## Job
Using the records below, please work out how many lines contain "object"; answer with the number alone.

## Task input
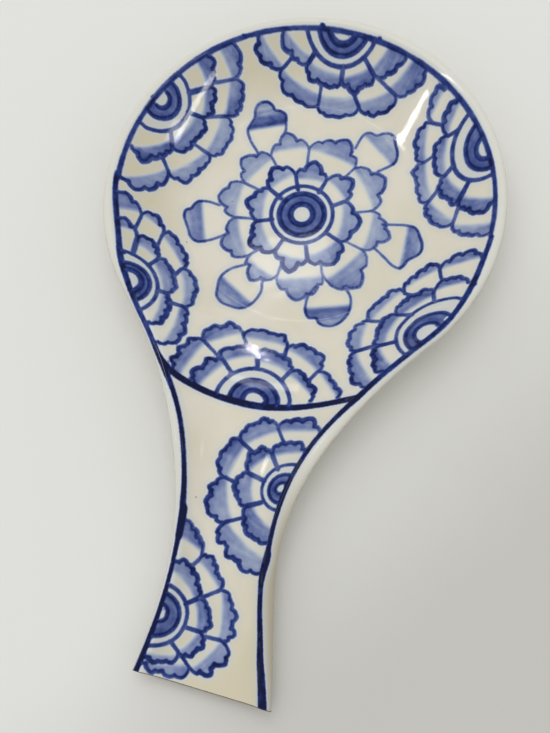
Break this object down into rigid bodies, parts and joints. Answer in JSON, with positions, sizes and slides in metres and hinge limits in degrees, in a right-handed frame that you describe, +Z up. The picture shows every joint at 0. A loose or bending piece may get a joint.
...
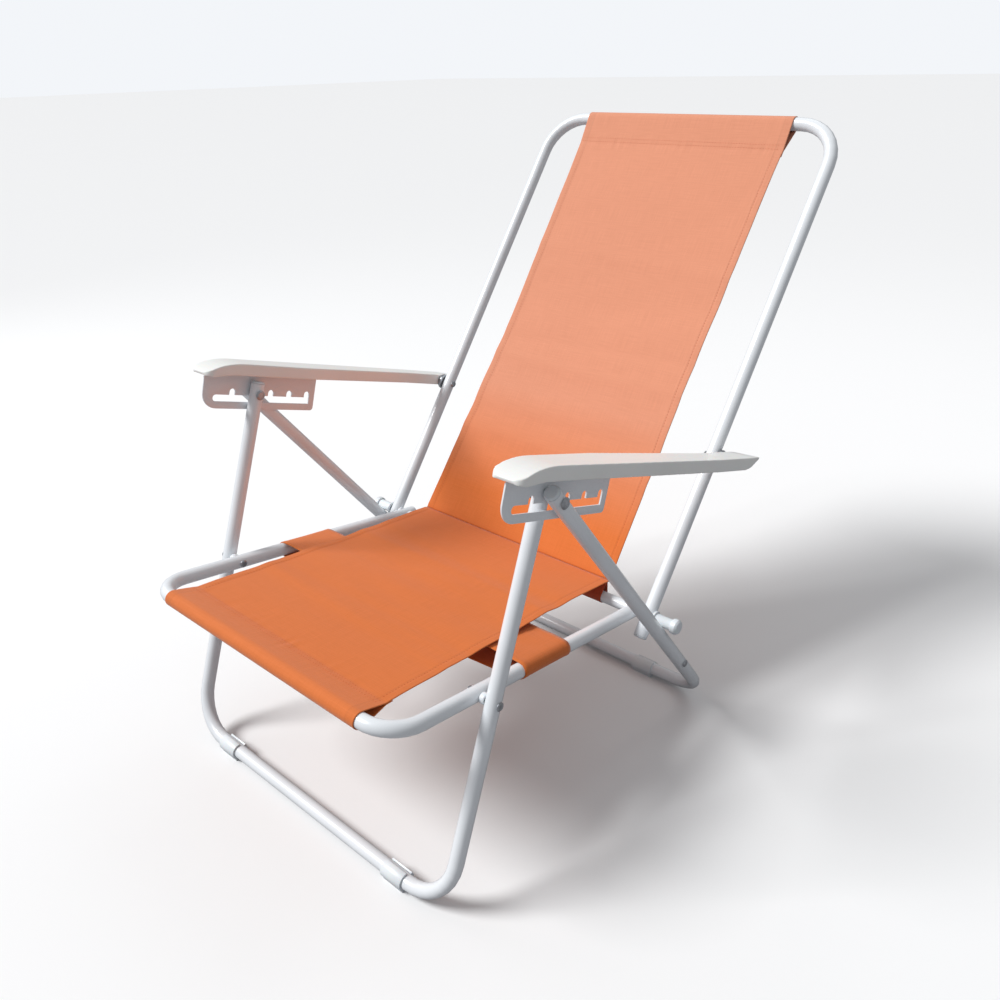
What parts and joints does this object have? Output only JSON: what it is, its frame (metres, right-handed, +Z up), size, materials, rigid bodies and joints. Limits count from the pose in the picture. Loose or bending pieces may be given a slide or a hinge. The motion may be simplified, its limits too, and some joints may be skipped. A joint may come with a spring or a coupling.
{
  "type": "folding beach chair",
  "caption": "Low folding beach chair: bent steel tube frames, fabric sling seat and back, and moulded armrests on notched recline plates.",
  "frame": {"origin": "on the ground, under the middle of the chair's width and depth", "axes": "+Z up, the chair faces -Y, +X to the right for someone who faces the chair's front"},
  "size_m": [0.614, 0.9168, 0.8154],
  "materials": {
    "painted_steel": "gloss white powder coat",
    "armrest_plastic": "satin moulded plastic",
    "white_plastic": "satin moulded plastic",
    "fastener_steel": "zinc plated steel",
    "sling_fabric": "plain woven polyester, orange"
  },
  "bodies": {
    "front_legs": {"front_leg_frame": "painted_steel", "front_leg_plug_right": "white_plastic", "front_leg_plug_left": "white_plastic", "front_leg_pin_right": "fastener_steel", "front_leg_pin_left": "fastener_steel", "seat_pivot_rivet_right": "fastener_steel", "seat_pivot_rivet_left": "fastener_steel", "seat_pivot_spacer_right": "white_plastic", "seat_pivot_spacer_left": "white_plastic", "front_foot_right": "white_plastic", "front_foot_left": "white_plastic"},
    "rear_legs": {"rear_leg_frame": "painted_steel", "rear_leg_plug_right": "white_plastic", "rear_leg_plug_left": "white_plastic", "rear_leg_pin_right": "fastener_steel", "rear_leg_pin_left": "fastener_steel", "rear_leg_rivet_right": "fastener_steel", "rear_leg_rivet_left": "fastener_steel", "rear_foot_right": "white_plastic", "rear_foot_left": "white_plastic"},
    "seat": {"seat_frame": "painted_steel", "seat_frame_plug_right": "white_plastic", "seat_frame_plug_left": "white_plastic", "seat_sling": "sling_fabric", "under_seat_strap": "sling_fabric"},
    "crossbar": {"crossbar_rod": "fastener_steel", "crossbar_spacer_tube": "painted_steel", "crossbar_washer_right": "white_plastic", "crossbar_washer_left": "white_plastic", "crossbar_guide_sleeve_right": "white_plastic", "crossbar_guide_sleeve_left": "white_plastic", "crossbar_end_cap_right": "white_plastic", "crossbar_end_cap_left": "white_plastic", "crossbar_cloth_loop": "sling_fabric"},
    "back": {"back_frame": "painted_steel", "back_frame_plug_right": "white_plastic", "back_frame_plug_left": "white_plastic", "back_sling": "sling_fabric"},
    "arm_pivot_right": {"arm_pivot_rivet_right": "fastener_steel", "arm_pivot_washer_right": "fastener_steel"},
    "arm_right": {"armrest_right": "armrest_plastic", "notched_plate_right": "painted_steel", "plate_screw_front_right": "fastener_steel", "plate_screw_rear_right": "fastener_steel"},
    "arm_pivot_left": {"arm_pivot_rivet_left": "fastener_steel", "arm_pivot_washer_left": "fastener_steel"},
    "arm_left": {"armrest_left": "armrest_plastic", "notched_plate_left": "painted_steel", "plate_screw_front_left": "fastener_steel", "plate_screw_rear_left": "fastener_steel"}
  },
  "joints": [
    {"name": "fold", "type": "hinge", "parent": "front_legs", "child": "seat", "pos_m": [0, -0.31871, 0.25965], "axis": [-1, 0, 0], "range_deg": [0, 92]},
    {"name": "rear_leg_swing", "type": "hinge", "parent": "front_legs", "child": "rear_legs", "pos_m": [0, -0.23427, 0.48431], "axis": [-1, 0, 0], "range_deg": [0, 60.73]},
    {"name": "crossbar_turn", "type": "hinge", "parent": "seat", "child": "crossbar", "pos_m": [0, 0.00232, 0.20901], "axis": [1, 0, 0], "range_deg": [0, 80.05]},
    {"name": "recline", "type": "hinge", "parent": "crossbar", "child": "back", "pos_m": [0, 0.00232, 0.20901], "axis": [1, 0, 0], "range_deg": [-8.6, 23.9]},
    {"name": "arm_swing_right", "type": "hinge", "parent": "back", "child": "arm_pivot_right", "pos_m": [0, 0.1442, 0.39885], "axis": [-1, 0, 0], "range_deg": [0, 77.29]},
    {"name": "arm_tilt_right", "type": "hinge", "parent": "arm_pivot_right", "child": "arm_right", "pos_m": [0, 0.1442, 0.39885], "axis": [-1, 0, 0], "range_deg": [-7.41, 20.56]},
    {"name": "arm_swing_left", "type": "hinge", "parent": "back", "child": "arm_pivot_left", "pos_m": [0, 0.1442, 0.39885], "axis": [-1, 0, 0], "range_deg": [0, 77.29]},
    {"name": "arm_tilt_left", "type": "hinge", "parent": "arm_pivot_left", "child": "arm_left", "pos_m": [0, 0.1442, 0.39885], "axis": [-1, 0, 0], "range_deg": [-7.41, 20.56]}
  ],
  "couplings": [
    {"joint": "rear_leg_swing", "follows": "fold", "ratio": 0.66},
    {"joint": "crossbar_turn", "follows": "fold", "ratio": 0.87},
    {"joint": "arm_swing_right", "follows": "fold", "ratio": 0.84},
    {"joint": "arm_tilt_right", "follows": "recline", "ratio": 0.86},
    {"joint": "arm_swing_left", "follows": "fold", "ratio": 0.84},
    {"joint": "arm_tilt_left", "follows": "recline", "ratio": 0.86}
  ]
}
==
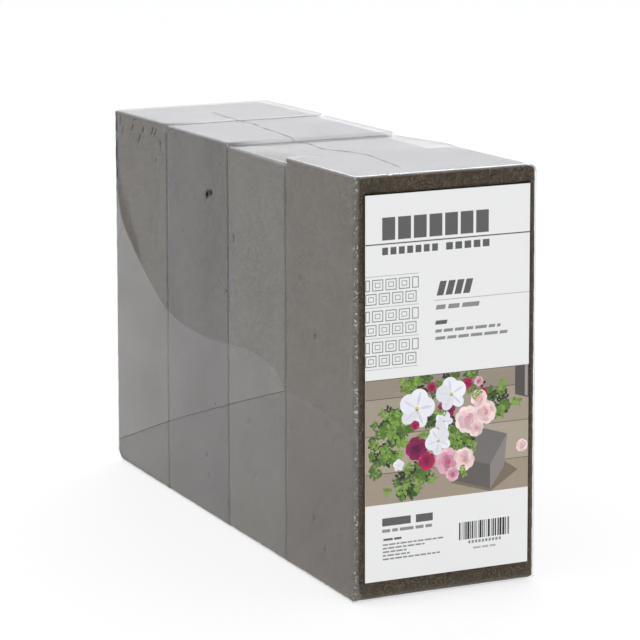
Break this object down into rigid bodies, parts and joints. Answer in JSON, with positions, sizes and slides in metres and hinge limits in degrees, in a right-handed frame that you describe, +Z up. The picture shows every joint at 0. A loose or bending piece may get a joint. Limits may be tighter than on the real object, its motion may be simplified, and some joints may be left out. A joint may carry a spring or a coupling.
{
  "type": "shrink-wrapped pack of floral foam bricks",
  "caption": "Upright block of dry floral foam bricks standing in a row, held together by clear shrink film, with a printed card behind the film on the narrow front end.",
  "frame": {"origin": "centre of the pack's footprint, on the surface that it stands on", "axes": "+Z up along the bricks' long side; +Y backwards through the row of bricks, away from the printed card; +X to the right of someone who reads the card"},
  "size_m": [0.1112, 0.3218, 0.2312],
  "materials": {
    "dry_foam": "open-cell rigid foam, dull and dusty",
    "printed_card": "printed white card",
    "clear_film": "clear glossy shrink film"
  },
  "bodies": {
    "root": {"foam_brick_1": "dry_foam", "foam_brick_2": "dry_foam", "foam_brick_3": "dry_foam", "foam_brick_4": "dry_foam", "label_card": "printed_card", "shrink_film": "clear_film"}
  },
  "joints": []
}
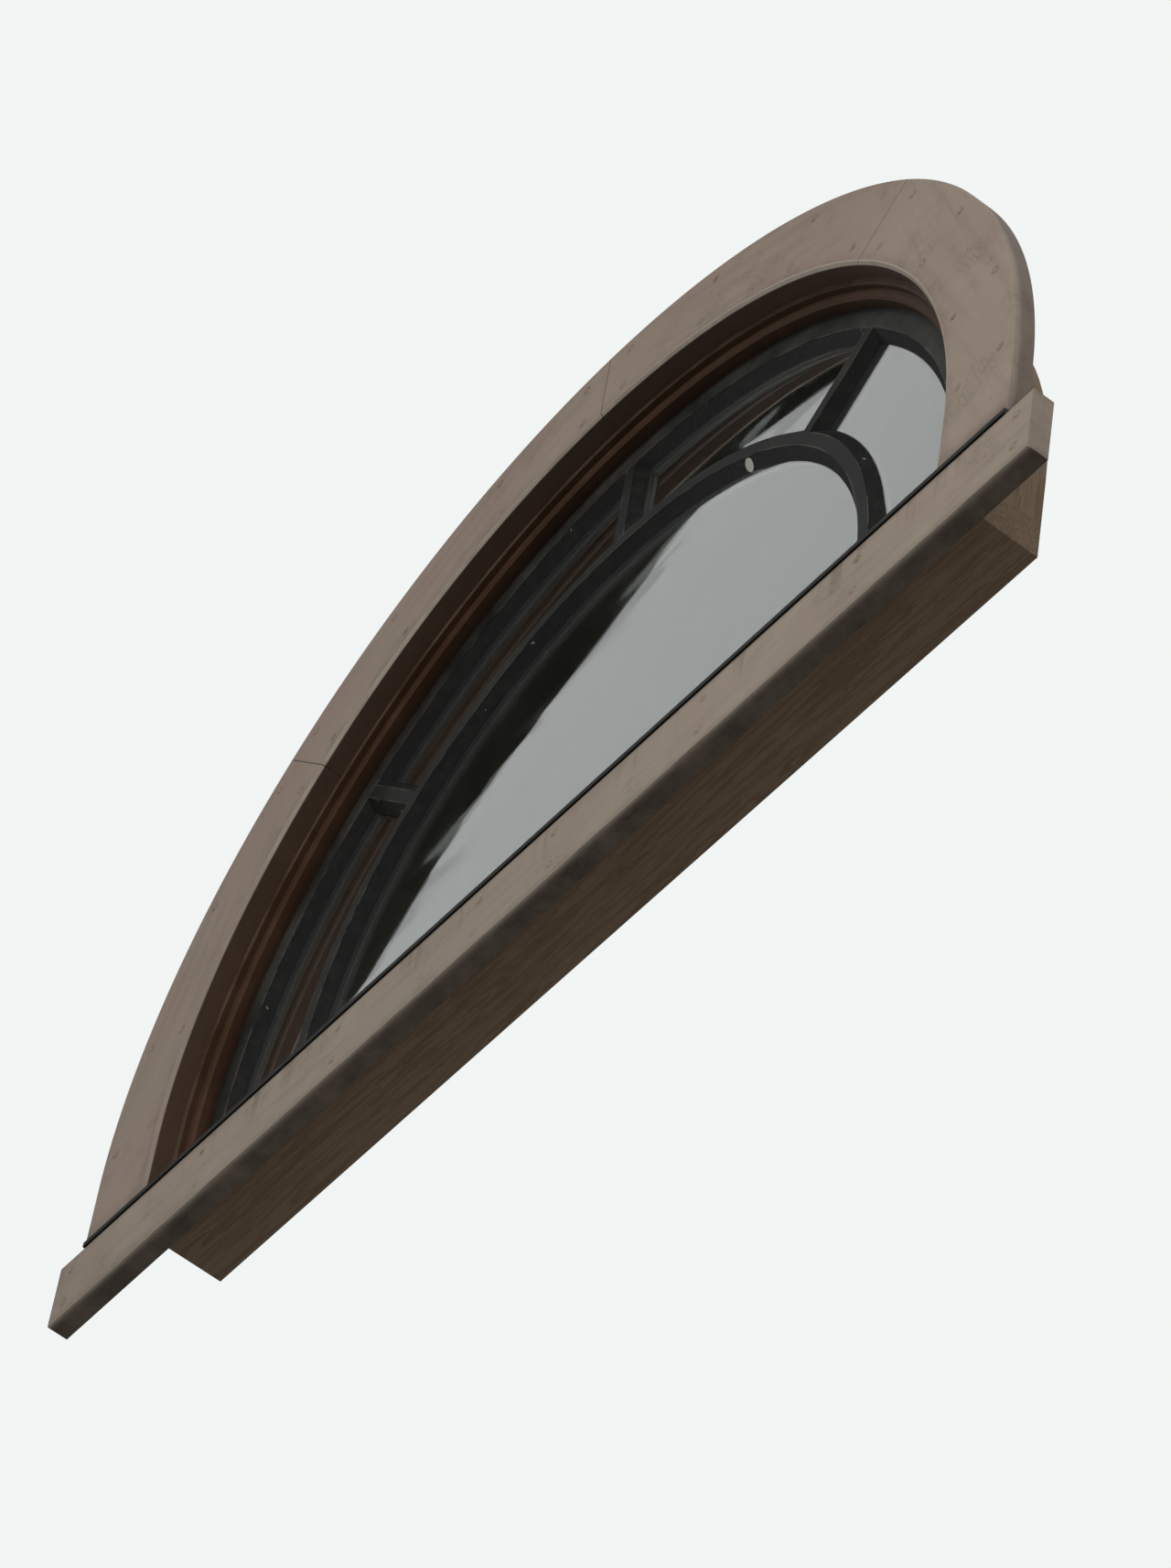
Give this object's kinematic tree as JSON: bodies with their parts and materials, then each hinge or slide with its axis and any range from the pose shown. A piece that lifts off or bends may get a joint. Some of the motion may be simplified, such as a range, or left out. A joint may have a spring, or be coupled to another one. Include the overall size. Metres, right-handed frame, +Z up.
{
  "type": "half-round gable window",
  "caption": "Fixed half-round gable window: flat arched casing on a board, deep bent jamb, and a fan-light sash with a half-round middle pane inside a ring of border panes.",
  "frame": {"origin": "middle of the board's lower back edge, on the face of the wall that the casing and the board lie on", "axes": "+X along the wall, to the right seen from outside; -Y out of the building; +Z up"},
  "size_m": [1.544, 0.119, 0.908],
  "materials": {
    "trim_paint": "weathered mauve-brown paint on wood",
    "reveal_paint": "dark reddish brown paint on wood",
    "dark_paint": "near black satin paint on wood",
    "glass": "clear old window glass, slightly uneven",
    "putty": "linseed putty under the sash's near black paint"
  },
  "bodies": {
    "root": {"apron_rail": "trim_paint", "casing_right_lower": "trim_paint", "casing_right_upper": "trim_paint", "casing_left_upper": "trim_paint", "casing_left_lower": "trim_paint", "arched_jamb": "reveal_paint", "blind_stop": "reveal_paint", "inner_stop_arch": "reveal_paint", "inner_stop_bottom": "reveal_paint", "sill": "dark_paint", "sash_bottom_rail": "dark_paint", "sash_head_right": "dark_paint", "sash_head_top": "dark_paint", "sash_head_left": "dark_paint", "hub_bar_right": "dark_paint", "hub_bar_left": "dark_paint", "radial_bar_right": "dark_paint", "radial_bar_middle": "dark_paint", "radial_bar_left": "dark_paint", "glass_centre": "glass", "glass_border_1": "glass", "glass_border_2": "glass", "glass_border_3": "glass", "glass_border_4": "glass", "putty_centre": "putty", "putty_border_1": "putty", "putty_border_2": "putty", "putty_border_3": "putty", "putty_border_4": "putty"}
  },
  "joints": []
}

## The reply
4